В политической жизни Латвии списывание негативных тенденций на "советское наследие" играет очень токсичную роль, позволяя как должностным лицам, так и простым гражданам избежать личной ответственности за свои поступки. Повышения уровня политической культуры и гражданского общества таким путем не добиться.

"Ущерб от советской оккупации" — в головах

Алексей Евдокимов, писатель (фрагмент из статьи "C победой ГКЧП, дорогие товарищи!")

Основной "ущерб от советской оккупации" — он не в окне у жителя Плявниеков, Иманты или Болдераи, и даже не у него за стеной, где бубнят на негосударственном языке неграждане нетитульной национальности. Ущерб этот — в первую очередь в головах: и у избирателей, и у политиков, и у самых рьяных борцов с означенным ущербом из числа идеологов и публицистов. И чем непримиримей борьба, тем жестче оценки и формулировки, тем четче печать "совка" на мозгах декларативного антисоветчика.

Очевидно же, что ближайший родственник самого упертого российского сталиниста — это самый свирепый латвийский антисталинист из Нацобъединения. Очевидно, что готовность оправдывать раскулачивание и ГУЛАГ ("зато он оставил Россию с ядерной бомбой"!) ничем по степени идиотизма и аморальности не отличается от готовности закрывать глаза на зверства латышских коллаборационистов ("зато они боролись с коммуняками"!). Собственно, готовность оправдывать людоедов, неважно, с какой стороны, — это и есть "последствие оккупации". Не отделяющее тех, кто считает себя оккупированными, от их злейших идейных противников — а объединяющее тех и других. И в данном случае нет разницы не только между российскими и латвийскими ура-патриотами, но и, например, украинскими с их проспектом Бандеры.

Общие для России, Украины, стран Балтии бесконечные разговоры о том, что во всем всегда виновата (нужное подставить: для одних Америка, для других — Россия) — это "последствие оккупации". Общая для нас для всех любовь разоблачать пятую колонну (у каждого свою), клеймить предателей, навешивать ярлыки — это "последствие оккупации". Невозможность существовать без образа врага, решительность в делении на своих и чужих — "последствие оккупации". Непримиримость к любому мнению, отличному от общепринятого, вколоченного в коллективные мозги телевизором, доносительство, азарт травли — "последствие оккупации". Неумение мыслить самостоятельно, падкость на самые примитивные идеологические клише — "последствие оккупации". Взаимная безответственность власти и избирателя, закрытость и неподотчетность элиты — "последствие оккупации".

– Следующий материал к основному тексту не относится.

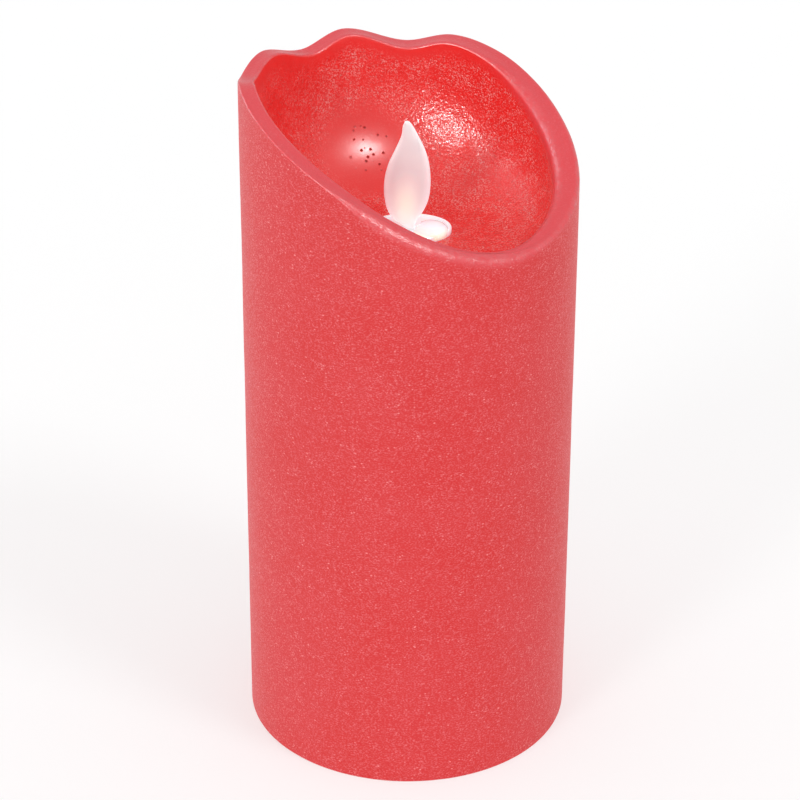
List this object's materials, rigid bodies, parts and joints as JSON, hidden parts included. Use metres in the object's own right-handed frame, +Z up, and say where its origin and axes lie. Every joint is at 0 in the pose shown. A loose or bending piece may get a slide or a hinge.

ГКЧП сумел выжить как советский Волдеморт

Денис Ханов, культуролог (фрагмент статьи "Советское и его лики")

Меня не покидает гнетущее впечатление того, что ГКЧП не стало невозвратным, оно просто притихло, спряталось, поменяло маски, слегка ослабло, но смогло выжить — как постсоветский Волдеморт. Тайно и тихо, в тени общества наслаждения, набирается оно сил, пьет наши страхи и равнодушие и тем поддерживает себя. Первый индикатор этого в сегодняшней Латвии — нарастающая нетерпимость к инакомыслию, причем вне этничности инакомыслящего. Просто кому-то надоело то, что русский и даже латыш (ясное дело — предатель из среды народа) все еще может и хочет думать отлично от другого русского и латыша. Самым нетерпеливым 16 лет назад был Путин и быстро стал нетерпимым — там ведь только пару букв поменять местами, а последствий… Вот и цензура цветет и аресты стали в России вновь бытом и никого не ужасают — жить ведь надо (см. серию репортажей ВВС "Russia: crushing dissent", с 4 августа 2016). И новые жены новых фейсбуковских декабристов появились… Затем терпение потеряли венгры, за ними и поляки…

Вместо того, чтобы стать основой нового общества постсоветского периода, инакомыслие давится смесью религиозного консерватизма и пост-нео-коммунистической нетерпимости. Нетерпимость нарастает не только в анонимной дыре интернетных комментариев, но она звучит все чаще из того же самого здания, где когда-то многие рискнули и провозгласили восстановление независимой и демократической республики в 1990. Независимой и демократической — ничего не вычеркивать! А перед этим стояли в Балтийском пути и думали о возвращении в Европу, а не только о красно-бело-красном флаге и гимне, который был запрещен в советский период и за строчки из которого можно было поплатиться.

Песня, текст, фраза, статья, фильм или публикация в Фейсбуке снова могут стать причиной того, чтобы заявить о подозрительности автора. На смену научному коммунизму пришел национальный романтизм середины 19 века. Бывшие носители партийной правильной линии частично переменили одежды, скроив их по последней моде — воротники и фасоны с примесью партийной номенклатуры. Запах политического нафталина никогда не выветривается окончательно. Он может даже усилиться, в безветренную погоду нарастающего застоя политической мысли. Именно эта атмосфера возвращается в современное, все еще динамичное, но хронически бедное общество новой демократии.